*Recorded information:*
========================================
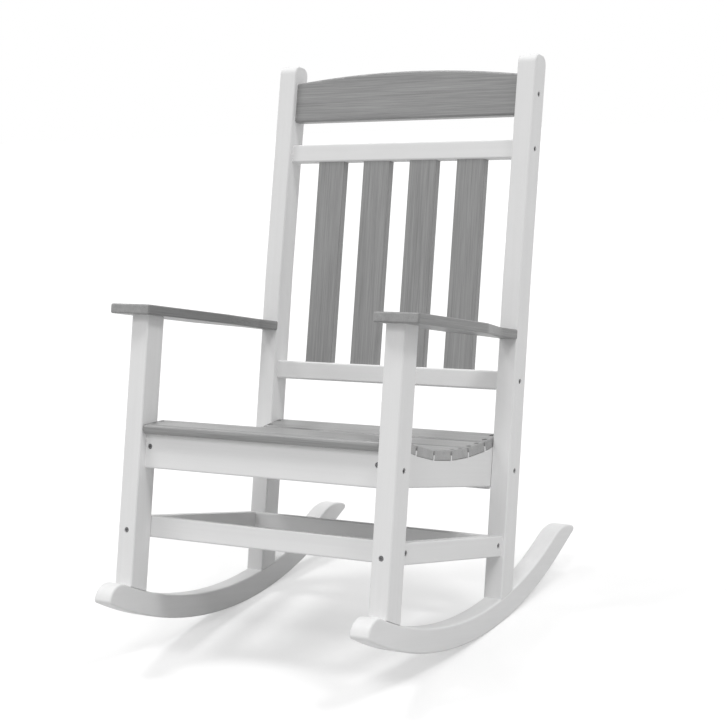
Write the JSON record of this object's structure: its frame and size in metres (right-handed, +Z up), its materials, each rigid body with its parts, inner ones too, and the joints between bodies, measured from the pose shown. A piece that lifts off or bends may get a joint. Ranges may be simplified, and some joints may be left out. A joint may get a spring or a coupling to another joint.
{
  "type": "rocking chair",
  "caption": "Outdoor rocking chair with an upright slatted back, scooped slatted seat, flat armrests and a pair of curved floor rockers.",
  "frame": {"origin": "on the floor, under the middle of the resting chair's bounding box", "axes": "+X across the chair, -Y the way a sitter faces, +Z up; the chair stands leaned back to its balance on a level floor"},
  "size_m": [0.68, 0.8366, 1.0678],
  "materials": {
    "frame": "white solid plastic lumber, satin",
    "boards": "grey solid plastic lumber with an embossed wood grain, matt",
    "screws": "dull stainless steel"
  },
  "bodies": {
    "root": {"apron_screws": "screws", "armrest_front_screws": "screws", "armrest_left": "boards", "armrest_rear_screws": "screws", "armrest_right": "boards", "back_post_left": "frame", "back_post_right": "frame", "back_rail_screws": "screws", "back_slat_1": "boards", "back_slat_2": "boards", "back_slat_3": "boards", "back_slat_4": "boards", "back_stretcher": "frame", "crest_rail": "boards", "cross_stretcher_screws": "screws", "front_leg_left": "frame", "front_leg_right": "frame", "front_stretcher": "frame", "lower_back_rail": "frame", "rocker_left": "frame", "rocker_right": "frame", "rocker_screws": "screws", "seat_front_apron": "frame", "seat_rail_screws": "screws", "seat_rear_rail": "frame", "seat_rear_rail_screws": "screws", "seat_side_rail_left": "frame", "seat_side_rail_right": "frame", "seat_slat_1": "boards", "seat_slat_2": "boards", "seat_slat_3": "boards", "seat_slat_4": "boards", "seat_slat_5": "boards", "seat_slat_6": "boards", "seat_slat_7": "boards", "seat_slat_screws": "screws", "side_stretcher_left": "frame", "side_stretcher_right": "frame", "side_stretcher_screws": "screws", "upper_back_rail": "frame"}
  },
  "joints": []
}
========================================
*Given instruction:* Each line must be given again exactly as written above.

*Written solution:*
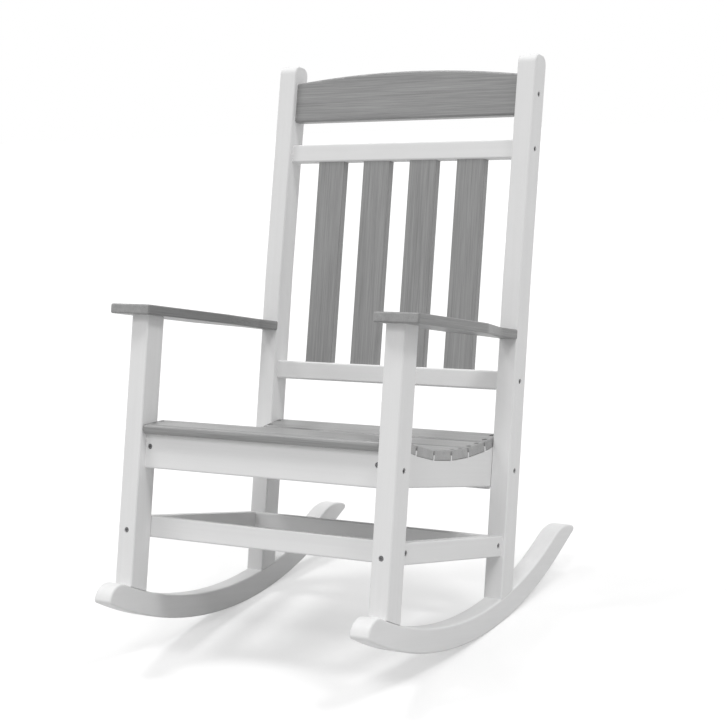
Write the JSON record of this object's structure: its frame and size in metres (right-handed, +Z up), its materials, each rigid body with its parts, inner ones too, and the joints between bodies, measured from the pose shown. A piece that lifts off or bends may get a joint. Ranges may be simplified, and some joints may be left out. A joint may get a spring or a coupling to another joint.
{
  "type": "rocking chair",
  "caption": "Outdoor rocking chair with an upright slatted back, scooped slatted seat, flat armrests and a pair of curved floor rockers.",
  "frame": {"origin": "on the floor, under the middle of the resting chair's bounding box", "axes": "+X across the chair, -Y the way a sitter faces, +Z up; the chair stands leaned back to its balance on a level floor"},
  "size_m": [0.68, 0.8366, 1.0678],
  "materials": {
    "frame": "white solid plastic lumber, satin",
    "boards": "grey solid plastic lumber with an embossed wood grain, matt",
    "screws": "dull stainless steel"
  },
  "bodies": {
    "root": {"apron_screws": "screws", "armrest_front_screws": "screws", "armrest_left": "boards", "armrest_rear_screws": "screws", "armrest_right": "boards", "back_post_left": "frame", "back_post_right": "frame", "back_rail_screws": "screws", "back_slat_1": "boards", "back_slat_2": "boards", "back_slat_3": "boards", "back_slat_4": "boards", "back_stretcher": "frame", "crest_rail": "boards", "cross_stretcher_screws": "screws", "front_leg_left": "frame", "front_leg_right": "frame", "front_stretcher": "frame", "lower_back_rail": "frame", "rocker_left": "frame", "rocker_right": "frame", "rocker_screws": "screws", "seat_front_apron": "frame", "seat_rail_screws": "screws", "seat_rear_rail": "frame", "seat_rear_rail_screws": "screws", "seat_side_rail_left": "frame", "seat_side_rail_right": "frame", "seat_slat_1": "boards", "seat_slat_2": "boards", "seat_slat_3": "boards", "seat_slat_4": "boards", "seat_slat_5": "boards", "seat_slat_6": "boards", "seat_slat_7": "boards", "seat_slat_screws": "screws", "side_stretcher_left": "frame", "side_stretcher_right": "frame", "side_stretcher_screws": "screws", "upper_back_rail": "frame"}
  },
  "joints": []
}